Sunday, March 6, 2016

Vignette: Tanzania / Tanga -- It's a Crime (March 2016)

(This is not John's place. But it is a place.)
At the grocery store in Tanga I hear an older white guy talking to the Indian checkout clerk about how he had been recently robbed and how somebody else he knows had been shot. She commiserates. Two months later while we're getting new passports at the Canadian High Commission in Dar Es Salaam, I see him again, explaining to the woman behind the glass how he lost his passport and papers, all stolen. We recognize each other. Let’s call him John. John and his girlfriend have a modest beach resort – we tell him we’ve actually come across his website. He describes how the small resorts along his way were robbed one after the other by men with machine guns pretending to be police and looking for tourists with foreign cash and pretty baubles. The resort’s security guards all ran away, and John and his girlfriend were badly beaten and robbed; elsewhere, someone was shot through the leg; elsewhere, someone was shot to death. Although the police took their sweet time, they eventually tracked down the thieves, who made the mistake of using stolen cell phones. Turns out that these guys rented their weapons from the military in a deal brokered by a policeman.

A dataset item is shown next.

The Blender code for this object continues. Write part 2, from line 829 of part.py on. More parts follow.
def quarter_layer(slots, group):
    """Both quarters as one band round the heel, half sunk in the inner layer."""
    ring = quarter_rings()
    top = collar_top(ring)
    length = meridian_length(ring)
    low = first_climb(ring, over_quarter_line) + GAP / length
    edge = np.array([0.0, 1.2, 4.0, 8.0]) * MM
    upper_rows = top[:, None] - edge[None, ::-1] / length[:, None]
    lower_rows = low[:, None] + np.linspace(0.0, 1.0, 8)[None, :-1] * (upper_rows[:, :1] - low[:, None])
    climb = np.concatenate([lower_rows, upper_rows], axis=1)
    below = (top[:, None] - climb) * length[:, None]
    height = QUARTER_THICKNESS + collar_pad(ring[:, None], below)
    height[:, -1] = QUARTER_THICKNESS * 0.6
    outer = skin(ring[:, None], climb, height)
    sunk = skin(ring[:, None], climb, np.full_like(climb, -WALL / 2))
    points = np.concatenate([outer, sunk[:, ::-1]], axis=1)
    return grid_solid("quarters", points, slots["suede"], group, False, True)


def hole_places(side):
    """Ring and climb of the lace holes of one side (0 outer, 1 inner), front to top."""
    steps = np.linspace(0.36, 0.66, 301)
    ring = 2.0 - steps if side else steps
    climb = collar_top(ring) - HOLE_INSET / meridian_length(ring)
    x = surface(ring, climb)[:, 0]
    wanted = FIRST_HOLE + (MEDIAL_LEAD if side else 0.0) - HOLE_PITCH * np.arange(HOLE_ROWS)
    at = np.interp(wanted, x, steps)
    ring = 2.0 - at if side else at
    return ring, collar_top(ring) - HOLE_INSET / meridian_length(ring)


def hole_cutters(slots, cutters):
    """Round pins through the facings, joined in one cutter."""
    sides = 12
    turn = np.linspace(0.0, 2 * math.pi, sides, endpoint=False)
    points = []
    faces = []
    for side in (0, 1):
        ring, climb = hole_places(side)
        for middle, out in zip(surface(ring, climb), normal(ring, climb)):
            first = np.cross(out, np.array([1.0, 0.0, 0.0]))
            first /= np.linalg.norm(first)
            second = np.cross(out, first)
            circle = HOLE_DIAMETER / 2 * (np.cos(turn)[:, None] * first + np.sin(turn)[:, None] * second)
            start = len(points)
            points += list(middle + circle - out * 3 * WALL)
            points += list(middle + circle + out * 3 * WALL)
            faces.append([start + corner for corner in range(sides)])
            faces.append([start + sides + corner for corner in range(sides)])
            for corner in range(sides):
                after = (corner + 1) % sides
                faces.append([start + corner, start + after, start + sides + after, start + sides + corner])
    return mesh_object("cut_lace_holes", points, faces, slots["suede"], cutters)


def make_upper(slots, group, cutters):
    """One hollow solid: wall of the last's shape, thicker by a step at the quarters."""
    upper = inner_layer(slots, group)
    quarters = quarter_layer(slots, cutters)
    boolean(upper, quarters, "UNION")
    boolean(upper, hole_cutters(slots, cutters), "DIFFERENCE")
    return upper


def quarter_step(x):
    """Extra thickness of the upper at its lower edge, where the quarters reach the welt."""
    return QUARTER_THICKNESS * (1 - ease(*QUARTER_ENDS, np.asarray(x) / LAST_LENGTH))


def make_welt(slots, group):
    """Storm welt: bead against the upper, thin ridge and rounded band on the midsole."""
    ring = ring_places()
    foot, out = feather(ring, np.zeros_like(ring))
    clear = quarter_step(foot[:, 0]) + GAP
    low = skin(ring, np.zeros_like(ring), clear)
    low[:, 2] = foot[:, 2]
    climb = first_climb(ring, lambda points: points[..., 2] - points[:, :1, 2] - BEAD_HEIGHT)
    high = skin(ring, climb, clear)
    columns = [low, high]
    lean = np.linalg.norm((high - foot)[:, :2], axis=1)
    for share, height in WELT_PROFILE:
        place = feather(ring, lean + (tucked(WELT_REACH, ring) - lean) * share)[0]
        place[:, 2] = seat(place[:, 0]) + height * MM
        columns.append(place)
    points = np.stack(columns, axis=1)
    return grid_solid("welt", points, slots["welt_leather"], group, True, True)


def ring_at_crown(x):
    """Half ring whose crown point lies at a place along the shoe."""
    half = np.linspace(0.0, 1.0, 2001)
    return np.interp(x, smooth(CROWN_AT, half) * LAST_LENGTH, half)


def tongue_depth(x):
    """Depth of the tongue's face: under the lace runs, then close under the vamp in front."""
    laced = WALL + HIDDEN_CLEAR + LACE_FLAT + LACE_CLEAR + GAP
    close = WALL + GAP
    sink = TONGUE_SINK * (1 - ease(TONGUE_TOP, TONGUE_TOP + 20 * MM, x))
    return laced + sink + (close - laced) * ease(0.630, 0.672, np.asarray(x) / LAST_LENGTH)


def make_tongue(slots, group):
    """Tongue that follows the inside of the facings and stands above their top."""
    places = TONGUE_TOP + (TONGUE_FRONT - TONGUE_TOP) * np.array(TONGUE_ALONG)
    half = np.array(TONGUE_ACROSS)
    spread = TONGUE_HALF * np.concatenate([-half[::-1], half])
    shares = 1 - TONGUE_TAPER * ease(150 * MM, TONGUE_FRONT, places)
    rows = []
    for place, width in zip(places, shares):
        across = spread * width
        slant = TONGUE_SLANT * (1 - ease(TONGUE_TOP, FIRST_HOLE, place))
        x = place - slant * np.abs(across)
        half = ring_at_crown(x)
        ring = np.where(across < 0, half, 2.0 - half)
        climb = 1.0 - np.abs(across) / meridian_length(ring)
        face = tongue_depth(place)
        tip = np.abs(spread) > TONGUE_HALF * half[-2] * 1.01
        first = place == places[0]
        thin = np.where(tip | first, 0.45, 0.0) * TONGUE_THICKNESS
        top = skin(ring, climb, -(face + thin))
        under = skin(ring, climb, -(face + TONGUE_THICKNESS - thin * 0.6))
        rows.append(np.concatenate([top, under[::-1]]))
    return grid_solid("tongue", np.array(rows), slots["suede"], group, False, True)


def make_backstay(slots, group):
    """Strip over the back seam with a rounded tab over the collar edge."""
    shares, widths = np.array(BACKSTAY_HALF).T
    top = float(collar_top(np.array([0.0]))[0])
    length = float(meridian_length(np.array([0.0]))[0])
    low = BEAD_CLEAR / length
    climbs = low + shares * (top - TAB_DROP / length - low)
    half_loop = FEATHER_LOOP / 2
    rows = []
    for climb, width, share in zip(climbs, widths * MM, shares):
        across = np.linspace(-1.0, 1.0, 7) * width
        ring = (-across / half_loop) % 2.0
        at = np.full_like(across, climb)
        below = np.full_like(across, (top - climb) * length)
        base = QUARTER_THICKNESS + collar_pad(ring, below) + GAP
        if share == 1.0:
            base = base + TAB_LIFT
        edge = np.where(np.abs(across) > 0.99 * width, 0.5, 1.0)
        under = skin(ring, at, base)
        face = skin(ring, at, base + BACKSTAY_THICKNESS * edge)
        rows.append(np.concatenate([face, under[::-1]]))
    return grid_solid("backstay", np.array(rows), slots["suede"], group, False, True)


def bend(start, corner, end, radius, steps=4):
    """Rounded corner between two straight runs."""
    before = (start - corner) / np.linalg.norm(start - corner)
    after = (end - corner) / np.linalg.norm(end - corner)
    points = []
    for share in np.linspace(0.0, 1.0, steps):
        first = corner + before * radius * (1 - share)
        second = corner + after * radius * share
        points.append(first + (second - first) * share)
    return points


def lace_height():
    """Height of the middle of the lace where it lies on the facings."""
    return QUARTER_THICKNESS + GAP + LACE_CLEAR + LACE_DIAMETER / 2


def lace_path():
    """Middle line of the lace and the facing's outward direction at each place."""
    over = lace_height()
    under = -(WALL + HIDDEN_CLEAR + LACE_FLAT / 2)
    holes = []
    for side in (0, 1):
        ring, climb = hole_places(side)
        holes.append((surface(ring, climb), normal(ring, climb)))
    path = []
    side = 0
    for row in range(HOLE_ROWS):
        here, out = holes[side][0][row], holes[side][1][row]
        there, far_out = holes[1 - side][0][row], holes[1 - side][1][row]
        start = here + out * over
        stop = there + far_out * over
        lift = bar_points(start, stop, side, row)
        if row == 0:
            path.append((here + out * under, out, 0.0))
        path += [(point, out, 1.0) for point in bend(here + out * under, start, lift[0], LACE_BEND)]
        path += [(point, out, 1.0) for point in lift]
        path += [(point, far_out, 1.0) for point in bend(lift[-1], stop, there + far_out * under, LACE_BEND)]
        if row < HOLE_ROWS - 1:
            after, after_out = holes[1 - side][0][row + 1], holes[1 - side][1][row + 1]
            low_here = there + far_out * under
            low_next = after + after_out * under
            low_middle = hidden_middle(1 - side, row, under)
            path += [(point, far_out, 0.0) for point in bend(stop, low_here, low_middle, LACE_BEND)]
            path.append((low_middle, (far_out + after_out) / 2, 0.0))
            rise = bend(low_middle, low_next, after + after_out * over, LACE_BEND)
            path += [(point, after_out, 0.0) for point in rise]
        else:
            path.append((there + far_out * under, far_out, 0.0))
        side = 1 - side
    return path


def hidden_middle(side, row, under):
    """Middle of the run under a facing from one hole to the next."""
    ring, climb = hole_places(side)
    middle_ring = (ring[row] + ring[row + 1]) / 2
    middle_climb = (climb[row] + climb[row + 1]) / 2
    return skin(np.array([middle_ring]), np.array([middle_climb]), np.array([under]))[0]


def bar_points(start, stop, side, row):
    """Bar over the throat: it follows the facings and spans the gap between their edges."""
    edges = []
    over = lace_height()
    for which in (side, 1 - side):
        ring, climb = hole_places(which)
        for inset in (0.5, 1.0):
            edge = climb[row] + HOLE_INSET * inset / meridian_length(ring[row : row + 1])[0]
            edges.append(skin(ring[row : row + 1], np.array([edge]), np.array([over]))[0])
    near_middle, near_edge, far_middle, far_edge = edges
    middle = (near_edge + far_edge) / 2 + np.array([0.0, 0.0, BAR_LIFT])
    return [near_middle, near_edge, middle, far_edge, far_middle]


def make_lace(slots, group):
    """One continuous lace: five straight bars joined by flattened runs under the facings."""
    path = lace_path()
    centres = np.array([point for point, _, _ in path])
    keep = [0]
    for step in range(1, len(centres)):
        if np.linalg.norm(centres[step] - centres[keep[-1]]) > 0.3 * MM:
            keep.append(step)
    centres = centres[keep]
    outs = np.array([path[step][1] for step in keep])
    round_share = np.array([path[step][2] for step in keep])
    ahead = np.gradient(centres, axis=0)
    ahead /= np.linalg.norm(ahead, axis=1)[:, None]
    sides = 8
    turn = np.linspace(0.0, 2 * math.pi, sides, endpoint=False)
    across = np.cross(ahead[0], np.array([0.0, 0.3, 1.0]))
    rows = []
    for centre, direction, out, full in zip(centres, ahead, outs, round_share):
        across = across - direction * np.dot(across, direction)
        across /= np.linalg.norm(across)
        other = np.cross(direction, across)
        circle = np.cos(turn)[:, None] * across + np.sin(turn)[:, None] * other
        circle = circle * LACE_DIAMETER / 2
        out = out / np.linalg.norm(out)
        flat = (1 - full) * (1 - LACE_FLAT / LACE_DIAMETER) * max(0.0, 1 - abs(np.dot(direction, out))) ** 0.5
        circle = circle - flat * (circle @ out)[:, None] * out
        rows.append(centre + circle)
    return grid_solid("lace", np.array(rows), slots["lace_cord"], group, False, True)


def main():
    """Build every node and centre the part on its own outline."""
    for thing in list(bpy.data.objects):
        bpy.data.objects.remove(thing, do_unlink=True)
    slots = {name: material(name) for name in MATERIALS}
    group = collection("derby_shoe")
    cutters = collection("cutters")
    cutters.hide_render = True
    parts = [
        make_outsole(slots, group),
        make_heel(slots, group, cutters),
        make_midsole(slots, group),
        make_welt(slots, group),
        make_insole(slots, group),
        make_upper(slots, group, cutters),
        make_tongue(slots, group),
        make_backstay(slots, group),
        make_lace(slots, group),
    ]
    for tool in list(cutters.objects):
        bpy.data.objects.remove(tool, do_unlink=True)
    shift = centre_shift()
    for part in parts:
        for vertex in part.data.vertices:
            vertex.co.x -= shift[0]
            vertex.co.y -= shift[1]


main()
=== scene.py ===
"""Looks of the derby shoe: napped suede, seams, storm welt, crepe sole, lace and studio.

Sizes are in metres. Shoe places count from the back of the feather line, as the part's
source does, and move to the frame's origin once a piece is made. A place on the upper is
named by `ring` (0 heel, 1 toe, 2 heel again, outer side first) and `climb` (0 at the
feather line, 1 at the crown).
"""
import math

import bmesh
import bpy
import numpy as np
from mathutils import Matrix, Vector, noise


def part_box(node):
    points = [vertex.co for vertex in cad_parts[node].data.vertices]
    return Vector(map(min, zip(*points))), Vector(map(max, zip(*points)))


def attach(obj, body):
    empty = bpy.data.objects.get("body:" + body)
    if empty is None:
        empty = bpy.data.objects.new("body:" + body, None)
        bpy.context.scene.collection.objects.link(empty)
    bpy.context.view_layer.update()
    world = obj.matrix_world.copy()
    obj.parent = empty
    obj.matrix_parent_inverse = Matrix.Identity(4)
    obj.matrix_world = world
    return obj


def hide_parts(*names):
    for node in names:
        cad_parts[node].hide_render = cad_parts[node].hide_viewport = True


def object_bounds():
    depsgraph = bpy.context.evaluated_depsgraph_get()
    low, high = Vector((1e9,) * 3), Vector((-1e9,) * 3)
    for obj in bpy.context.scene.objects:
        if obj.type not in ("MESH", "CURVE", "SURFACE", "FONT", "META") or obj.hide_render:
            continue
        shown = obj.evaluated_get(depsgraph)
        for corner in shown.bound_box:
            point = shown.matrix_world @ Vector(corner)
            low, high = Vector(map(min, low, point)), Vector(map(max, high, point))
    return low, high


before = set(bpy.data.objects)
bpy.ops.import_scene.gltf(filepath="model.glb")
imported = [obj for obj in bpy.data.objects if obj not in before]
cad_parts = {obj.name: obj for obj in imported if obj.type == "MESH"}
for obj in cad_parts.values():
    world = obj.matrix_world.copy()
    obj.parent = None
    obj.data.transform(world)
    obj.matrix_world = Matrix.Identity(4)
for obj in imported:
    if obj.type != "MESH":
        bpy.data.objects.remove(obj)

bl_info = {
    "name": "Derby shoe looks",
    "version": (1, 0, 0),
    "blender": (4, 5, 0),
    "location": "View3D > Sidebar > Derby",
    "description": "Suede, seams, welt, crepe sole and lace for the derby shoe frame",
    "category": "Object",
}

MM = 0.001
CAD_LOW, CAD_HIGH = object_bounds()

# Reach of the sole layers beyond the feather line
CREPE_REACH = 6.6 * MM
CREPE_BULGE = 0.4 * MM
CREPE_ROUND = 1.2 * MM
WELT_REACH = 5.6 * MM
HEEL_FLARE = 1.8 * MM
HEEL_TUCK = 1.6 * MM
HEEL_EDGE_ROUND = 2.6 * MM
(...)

Later, I will tell this story to a Kenyan fisherman friend, a kind-hearted Muslim bloke who insists with genuine conviction that we’re all brothers and isn't fussed that I don't believe in God, which doesn't stop him from educating me in things Islam and polygamous. He will laugh and say he’s not surprised because it happens all the time. The criminals get their guns from the police/military because regular people can’t have guns and that’s the best place to get them. He doesn’t like the police because they just take your money. He will explain that they don't normally have police at his village. If you see a policeman, you warn everyone by cell phone that the Big Snake is coming. Before cell phones they had other methods. So I will ask: what do you do if you, say, catch somebody stealing. He will say: we beat him to death or beat him and kick him out of the village and turn him over to the police, which is worse than death.

Back at the Canadian High Commission, as we’re just about to leave, John hands us his card and enthusiastically invites us to check out his place.